Collected data =

* * *

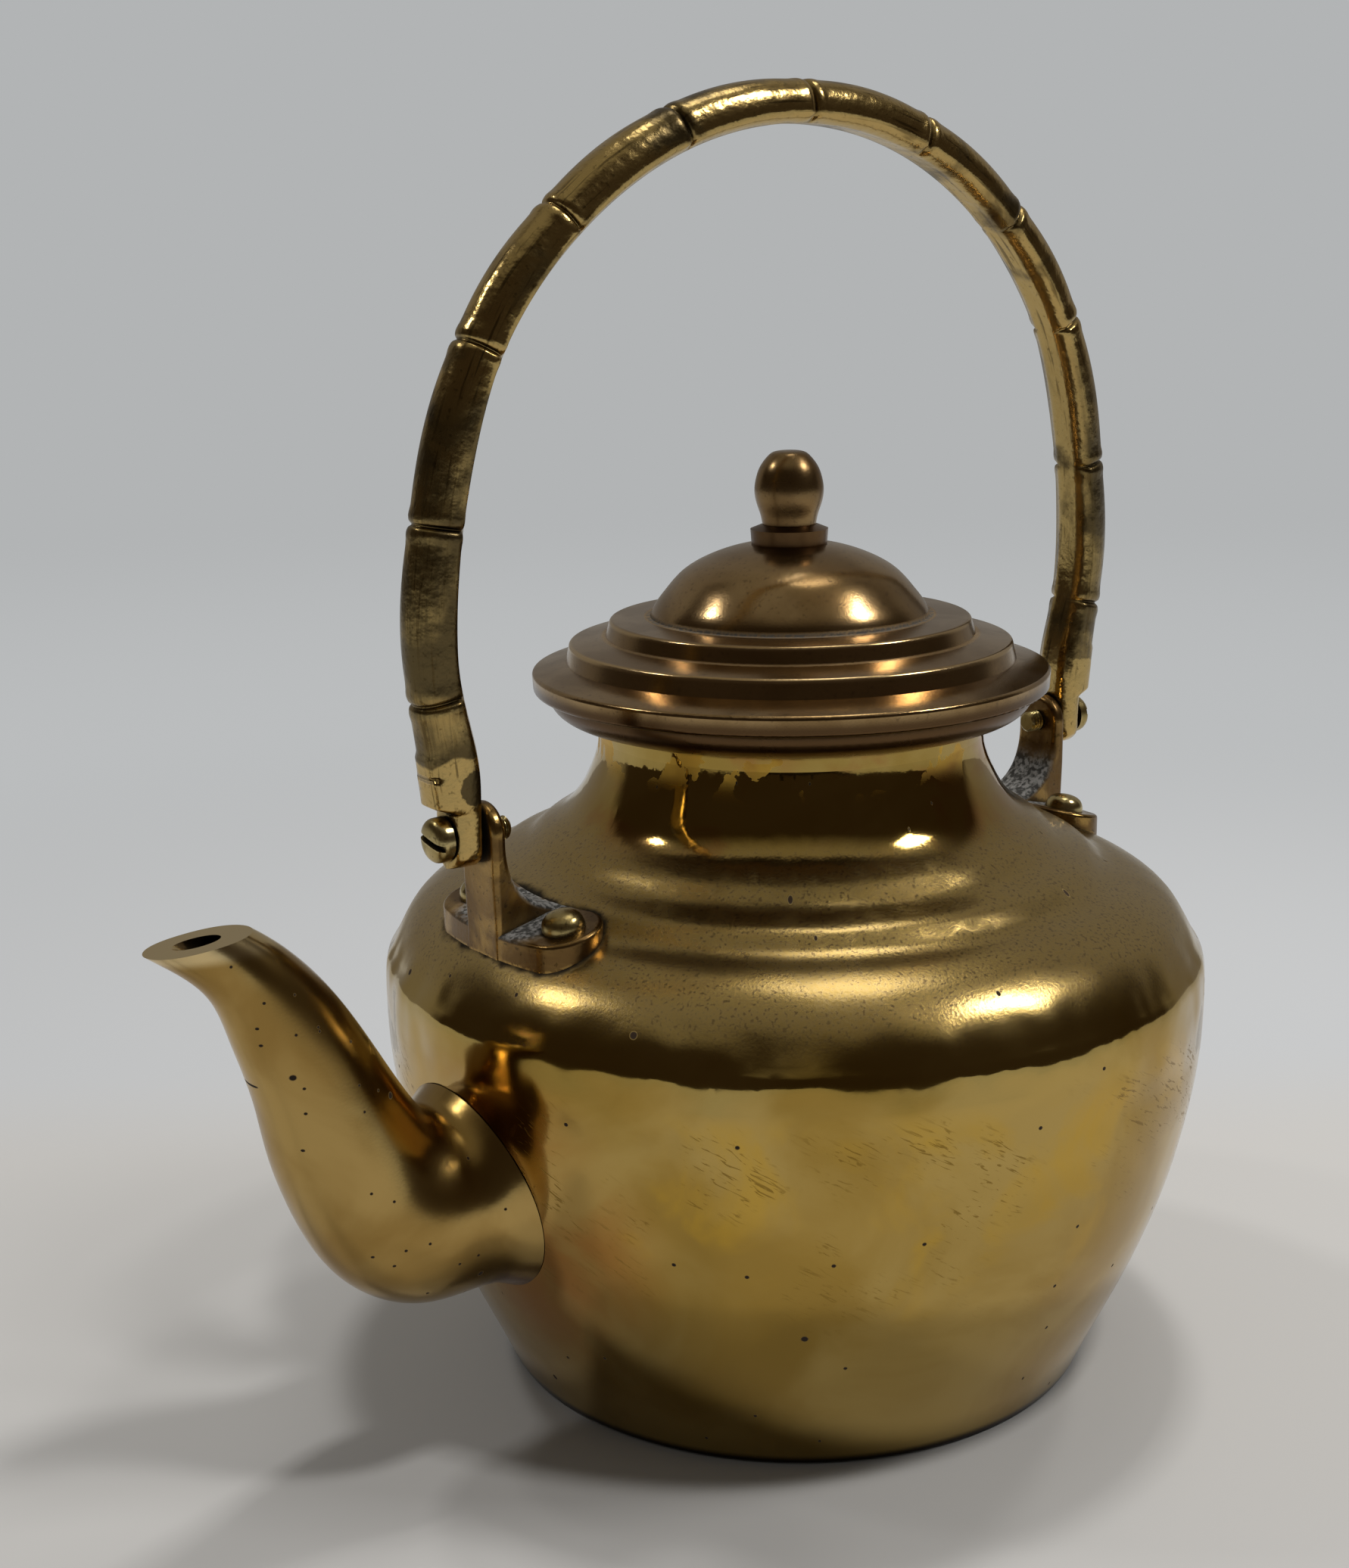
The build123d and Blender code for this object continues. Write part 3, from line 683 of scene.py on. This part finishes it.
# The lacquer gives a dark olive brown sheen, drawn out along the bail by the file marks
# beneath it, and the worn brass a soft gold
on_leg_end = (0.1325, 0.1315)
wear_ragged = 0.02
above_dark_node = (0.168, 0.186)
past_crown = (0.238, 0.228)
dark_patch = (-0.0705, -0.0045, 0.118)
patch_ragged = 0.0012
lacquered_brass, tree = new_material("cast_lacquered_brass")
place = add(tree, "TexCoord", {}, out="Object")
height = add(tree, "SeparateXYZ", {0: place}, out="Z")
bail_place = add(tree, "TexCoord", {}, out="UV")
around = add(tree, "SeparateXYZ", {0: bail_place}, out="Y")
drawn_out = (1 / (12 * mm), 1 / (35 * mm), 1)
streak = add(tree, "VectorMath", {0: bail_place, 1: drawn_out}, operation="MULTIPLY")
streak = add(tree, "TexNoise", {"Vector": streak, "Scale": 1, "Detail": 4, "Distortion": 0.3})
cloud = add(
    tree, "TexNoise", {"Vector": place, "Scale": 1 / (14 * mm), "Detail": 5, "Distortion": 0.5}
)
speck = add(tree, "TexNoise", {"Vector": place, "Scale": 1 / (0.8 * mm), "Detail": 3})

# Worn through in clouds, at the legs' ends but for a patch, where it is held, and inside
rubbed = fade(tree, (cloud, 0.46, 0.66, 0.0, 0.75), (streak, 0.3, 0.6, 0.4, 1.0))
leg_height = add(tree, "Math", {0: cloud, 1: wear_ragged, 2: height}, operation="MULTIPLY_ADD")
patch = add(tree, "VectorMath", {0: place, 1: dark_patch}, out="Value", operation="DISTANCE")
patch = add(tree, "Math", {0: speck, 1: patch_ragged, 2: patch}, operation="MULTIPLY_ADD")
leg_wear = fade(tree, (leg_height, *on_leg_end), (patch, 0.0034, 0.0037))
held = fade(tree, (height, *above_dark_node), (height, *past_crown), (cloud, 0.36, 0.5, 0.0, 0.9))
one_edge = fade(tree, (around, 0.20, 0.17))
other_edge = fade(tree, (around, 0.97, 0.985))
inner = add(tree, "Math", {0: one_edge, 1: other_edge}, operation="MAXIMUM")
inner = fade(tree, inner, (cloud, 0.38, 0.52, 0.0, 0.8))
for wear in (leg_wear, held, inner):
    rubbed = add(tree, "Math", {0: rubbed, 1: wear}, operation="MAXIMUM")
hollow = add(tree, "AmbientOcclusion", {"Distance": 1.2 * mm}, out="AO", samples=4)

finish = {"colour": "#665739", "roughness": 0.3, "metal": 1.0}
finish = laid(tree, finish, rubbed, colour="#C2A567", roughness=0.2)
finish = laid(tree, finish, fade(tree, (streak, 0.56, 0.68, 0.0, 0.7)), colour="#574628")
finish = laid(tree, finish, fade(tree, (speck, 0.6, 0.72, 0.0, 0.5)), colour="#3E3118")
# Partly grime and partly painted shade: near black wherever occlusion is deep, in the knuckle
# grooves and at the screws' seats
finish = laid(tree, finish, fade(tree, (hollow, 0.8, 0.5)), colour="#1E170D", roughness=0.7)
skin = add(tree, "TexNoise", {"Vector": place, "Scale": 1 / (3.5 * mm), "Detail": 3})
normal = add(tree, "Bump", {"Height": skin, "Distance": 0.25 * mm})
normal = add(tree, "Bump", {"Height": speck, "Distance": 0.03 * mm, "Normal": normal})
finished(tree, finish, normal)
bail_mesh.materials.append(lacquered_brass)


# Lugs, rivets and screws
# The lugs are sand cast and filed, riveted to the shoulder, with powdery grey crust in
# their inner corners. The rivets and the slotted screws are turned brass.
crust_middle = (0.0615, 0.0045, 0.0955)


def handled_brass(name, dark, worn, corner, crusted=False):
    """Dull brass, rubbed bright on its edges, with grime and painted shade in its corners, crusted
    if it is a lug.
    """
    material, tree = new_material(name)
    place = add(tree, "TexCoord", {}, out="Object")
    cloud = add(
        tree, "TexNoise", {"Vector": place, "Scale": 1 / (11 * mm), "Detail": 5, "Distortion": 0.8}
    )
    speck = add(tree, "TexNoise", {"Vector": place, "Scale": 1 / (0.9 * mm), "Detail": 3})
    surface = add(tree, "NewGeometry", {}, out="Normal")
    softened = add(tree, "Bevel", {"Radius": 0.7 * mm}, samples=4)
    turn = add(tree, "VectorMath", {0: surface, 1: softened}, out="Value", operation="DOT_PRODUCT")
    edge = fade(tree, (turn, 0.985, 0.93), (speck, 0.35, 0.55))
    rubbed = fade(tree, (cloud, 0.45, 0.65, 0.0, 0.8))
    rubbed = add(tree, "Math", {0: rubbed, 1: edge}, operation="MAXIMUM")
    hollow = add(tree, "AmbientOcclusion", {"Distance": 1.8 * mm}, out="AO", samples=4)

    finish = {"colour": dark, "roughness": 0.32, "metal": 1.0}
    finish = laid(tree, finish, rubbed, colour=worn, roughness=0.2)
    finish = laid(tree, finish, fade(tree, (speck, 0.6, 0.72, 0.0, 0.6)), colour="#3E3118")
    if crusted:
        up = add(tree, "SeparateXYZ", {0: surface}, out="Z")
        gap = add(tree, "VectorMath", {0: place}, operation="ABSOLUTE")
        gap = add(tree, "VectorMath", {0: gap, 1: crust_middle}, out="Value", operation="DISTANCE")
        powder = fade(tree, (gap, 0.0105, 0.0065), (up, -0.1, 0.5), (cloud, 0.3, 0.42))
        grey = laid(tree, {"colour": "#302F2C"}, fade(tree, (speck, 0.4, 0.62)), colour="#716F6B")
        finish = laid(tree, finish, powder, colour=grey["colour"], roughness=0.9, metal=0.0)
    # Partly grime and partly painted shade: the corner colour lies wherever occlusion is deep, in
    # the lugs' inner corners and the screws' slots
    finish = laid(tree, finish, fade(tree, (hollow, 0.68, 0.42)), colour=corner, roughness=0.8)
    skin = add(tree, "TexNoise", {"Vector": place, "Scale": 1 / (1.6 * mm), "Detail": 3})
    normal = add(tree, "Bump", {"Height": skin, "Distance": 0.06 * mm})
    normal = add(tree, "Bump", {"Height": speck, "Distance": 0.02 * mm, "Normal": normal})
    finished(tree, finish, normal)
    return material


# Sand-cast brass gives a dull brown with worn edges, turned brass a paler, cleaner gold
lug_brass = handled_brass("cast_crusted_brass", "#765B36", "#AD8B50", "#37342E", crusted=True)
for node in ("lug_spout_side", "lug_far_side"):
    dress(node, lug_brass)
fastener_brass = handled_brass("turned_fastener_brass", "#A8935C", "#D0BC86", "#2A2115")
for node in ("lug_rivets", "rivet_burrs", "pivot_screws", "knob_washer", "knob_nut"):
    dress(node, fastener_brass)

* * *

Task brief = Copy out the whole listing exactly.

Full output =
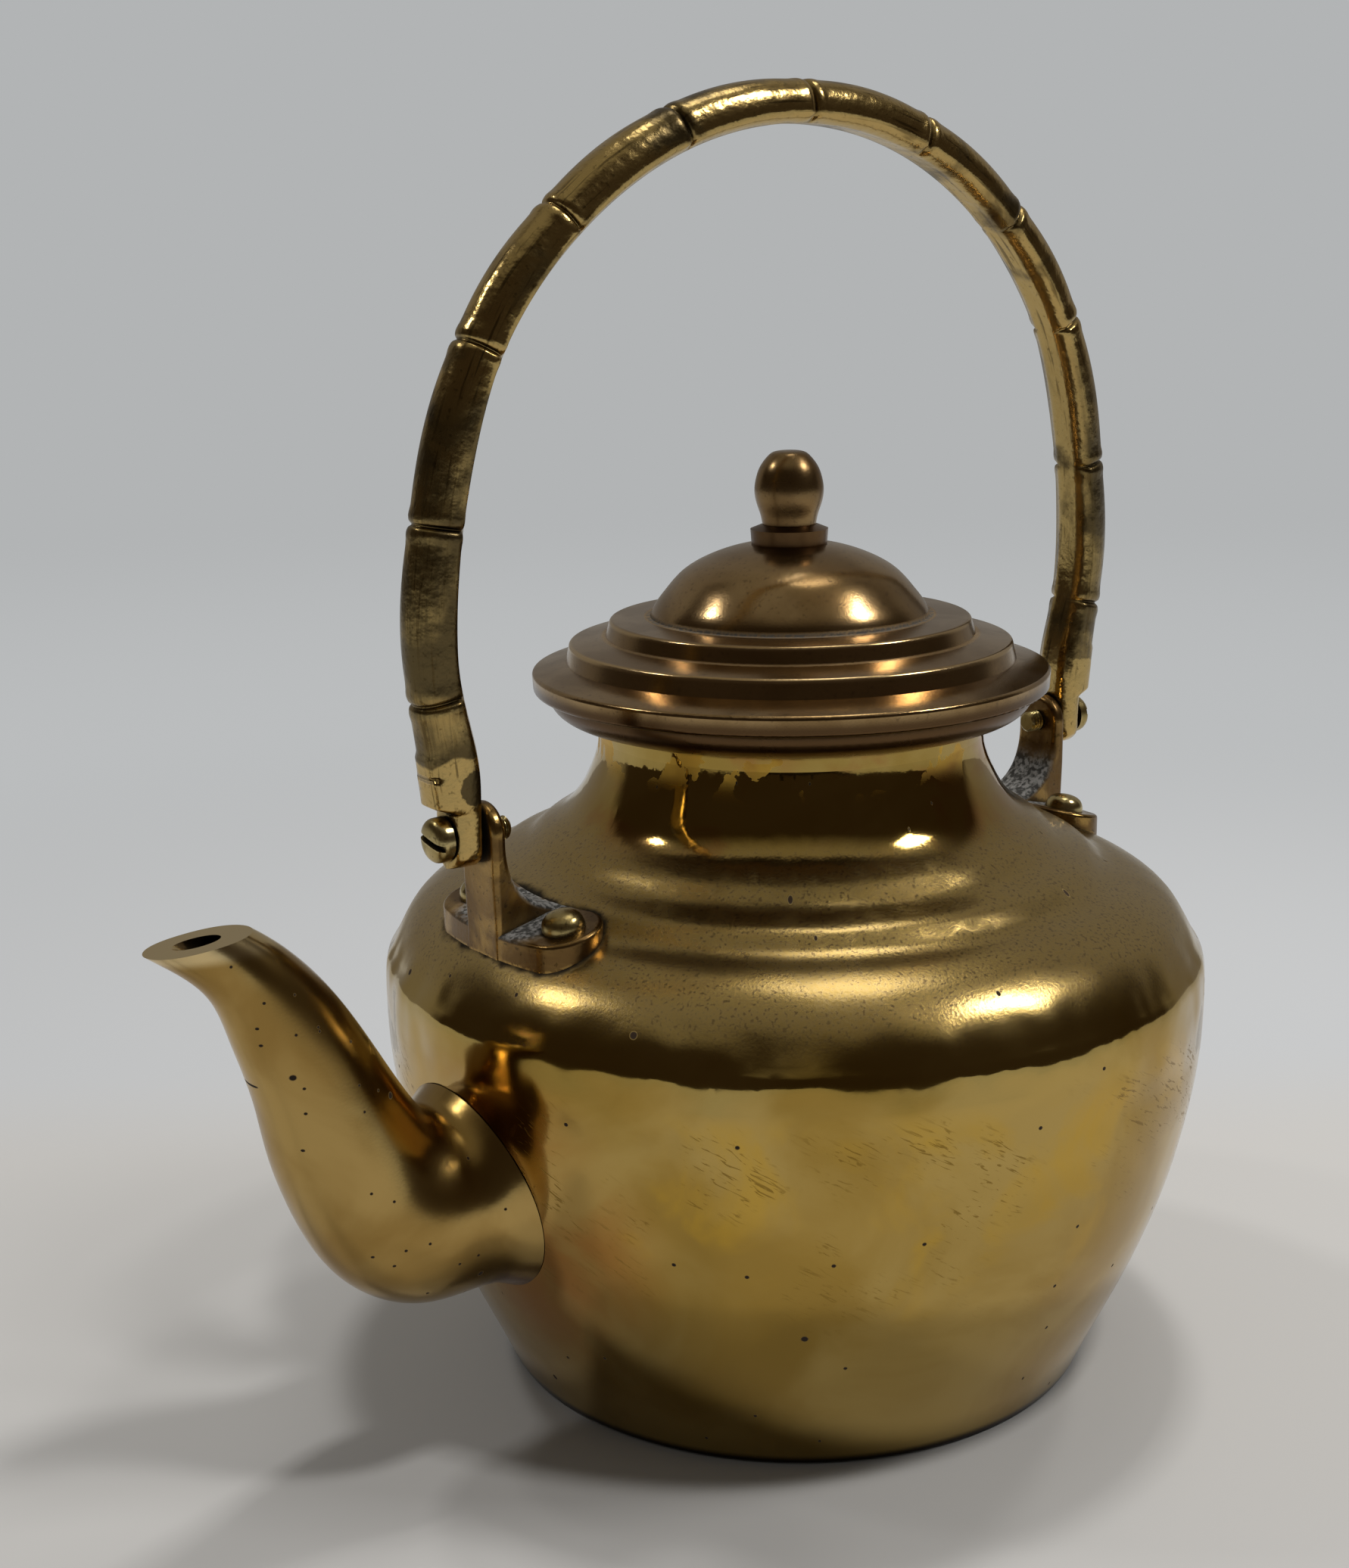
The build123d and Blender code for this object continues. Write part 3, from line 683 of scene.py on. This part finishes it.
# The lacquer gives a dark olive brown sheen, drawn out along the bail by the file marks
# beneath it, and the worn brass a soft gold
on_leg_end = (0.1325, 0.1315)
wear_ragged = 0.02
above_dark_node = (0.168, 0.186)
past_crown = (0.238, 0.228)
dark_patch = (-0.0705, -0.0045, 0.118)
patch_ragged = 0.0012
lacquered_brass, tree = new_material("cast_lacquered_brass")
place = add(tree, "TexCoord", {}, out="Object")
height = add(tree, "SeparateXYZ", {0: place}, out="Z")
bail_place = add(tree, "TexCoord", {}, out="UV")
around = add(tree, "SeparateXYZ", {0: bail_place}, out="Y")
drawn_out = (1 / (12 * mm), 1 / (35 * mm), 1)
streak = add(tree, "VectorMath", {0: bail_place, 1: drawn_out}, operation="MULTIPLY")
streak = add(tree, "TexNoise", {"Vector": streak, "Scale": 1, "Detail": 4, "Distortion": 0.3})
cloud = add(
    tree, "TexNoise", {"Vector": place, "Scale": 1 / (14 * mm), "Detail": 5, "Distortion": 0.5}
)
speck = add(tree, "TexNoise", {"Vector": place, "Scale": 1 / (0.8 * mm), "Detail": 3})

# Worn through in clouds, at the legs' ends but for a patch, where it is held, and inside
rubbed = fade(tree, (cloud, 0.46, 0.66, 0.0, 0.75), (streak, 0.3, 0.6, 0.4, 1.0))
leg_height = add(tree, "Math", {0: cloud, 1: wear_ragged, 2: height}, operation="MULTIPLY_ADD")
patch = add(tree, "VectorMath", {0: place, 1: dark_patch}, out="Value", operation="DISTANCE")
patch = add(tree, "Math", {0: speck, 1: patch_ragged, 2: patch}, operation="MULTIPLY_ADD")
leg_wear = fade(tree, (leg_height, *on_leg_end), (patch, 0.0034, 0.0037))
held = fade(tree, (height, *above_dark_node), (height, *past_crown), (cloud, 0.36, 0.5, 0.0, 0.9))
one_edge = fade(tree, (around, 0.20, 0.17))
other_edge = fade(tree, (around, 0.97, 0.985))
inner = add(tree, "Math", {0: one_edge, 1: other_edge}, operation="MAXIMUM")
inner = fade(tree, inner, (cloud, 0.38, 0.52, 0.0, 0.8))
for wear in (leg_wear, held, inner):
    rubbed = add(tree, "Math", {0: rubbed, 1: wear}, operation="MAXIMUM")
hollow = add(tree, "AmbientOcclusion", {"Distance": 1.2 * mm}, out="AO", samples=4)

finish = {"colour": "#665739", "roughness": 0.3, "metal": 1.0}
finish = laid(tree, finish, rubbed, colour="#C2A567", roughness=0.2)
finish = laid(tree, finish, fade(tree, (streak, 0.56, 0.68, 0.0, 0.7)), colour="#574628")
finish = laid(tree, finish, fade(tree, (speck, 0.6, 0.72, 0.0, 0.5)), colour="#3E3118")
# Partly grime and partly painted shade: near black wherever occlusion is deep, in the knuckle
# grooves and at the screws' seats
finish = laid(tree, finish, fade(tree, (hollow, 0.8, 0.5)), colour="#1E170D", roughness=0.7)
skin = add(tree, "TexNoise", {"Vector": place, "Scale": 1 / (3.5 * mm), "Detail": 3})
normal = add(tree, "Bump", {"Height": skin, "Distance": 0.25 * mm})
normal = add(tree, "Bump", {"Height": speck, "Distance": 0.03 * mm, "Normal": normal})
finished(tree, finish, normal)
bail_mesh.materials.append(lacquered_brass)


# Lugs, rivets and screws
# The lugs are sand cast and filed, riveted to the shoulder, with powdery grey crust in
# their inner corners. The rivets and the slotted screws are turned brass.
crust_middle = (0.0615, 0.0045, 0.0955)


def handled_brass(name, dark, worn, corner, crusted=False):
    """Dull brass, rubbed bright on its edges, with grime and painted shade in its corners, crusted
    if it is a lug.
    """
    material, tree = new_material(name)
    place = add(tree, "TexCoord", {}, out="Object")
    cloud = add(
        tree, "TexNoise", {"Vector": place, "Scale": 1 / (11 * mm), "Detail": 5, "Distortion": 0.8}
    )
    speck = add(tree, "TexNoise", {"Vector": place, "Scale": 1 / (0.9 * mm), "Detail": 3})
    surface = add(tree, "NewGeometry", {}, out="Normal")
    softened = add(tree, "Bevel", {"Radius": 0.7 * mm}, samples=4)
    turn = add(tree, "VectorMath", {0: surface, 1: softened}, out="Value", operation="DOT_PRODUCT")
    edge = fade(tree, (turn, 0.985, 0.93), (speck, 0.35, 0.55))
    rubbed = fade(tree, (cloud, 0.45, 0.65, 0.0, 0.8))
    rubbed = add(tree, "Math", {0: rubbed, 1: edge}, operation="MAXIMUM")
    hollow = add(tree, "AmbientOcclusion", {"Distance": 1.8 * mm}, out="AO", samples=4)

    finish = {"colour": dark, "roughness": 0.32, "metal": 1.0}
    finish = laid(tree, finish, rubbed, colour=worn, roughness=0.2)
    finish = laid(tree, finish, fade(tree, (speck, 0.6, 0.72, 0.0, 0.6)), colour="#3E3118")
    if crusted:
        up = add(tree, "SeparateXYZ", {0: surface}, out="Z")
        gap = add(tree, "VectorMath", {0: place}, operation="ABSOLUTE")
        gap = add(tree, "VectorMath", {0: gap, 1: crust_middle}, out="Value", operation="DISTANCE")
        powder = fade(tree, (gap, 0.0105, 0.0065), (up, -0.1, 0.5), (cloud, 0.3, 0.42))
        grey = laid(tree, {"colour": "#302F2C"}, fade(tree, (speck, 0.4, 0.62)), colour="#716F6B")
        finish = laid(tree, finish, powder, colour=grey["colour"], roughness=0.9, metal=0.0)
    # Partly grime and partly painted shade: the corner colour lies wherever occlusion is deep, in
    # the lugs' inner corners and the screws' slots
    finish = laid(tree, finish, fade(tree, (hollow, 0.68, 0.42)), colour=corner, roughness=0.8)
    skin = add(tree, "TexNoise", {"Vector": place, "Scale": 1 / (1.6 * mm), "Detail": 3})
    normal = add(tree, "Bump", {"Height": skin, "Distance": 0.06 * mm})
    normal = add(tree, "Bump", {"Height": speck, "Distance": 0.02 * mm, "Normal": normal})
    finished(tree, finish, normal)
    return material


# Sand-cast brass gives a dull brown with worn edges, turned brass a paler, cleaner gold
lug_brass = handled_brass("cast_crusted_brass", "#765B36", "#AD8B50", "#37342E", crusted=True)
for node in ("lug_spout_side", "lug_far_side"):
    dress(node, lug_brass)
fastener_brass = handled_brass("turned_fastener_brass", "#A8935C", "#D0BC86", "#2A2115")
for node in ("lug_rivets", "rivet_burrs", "pivot_screws", "knob_washer", "knob_nut"):
    dress(node, fastener_brass)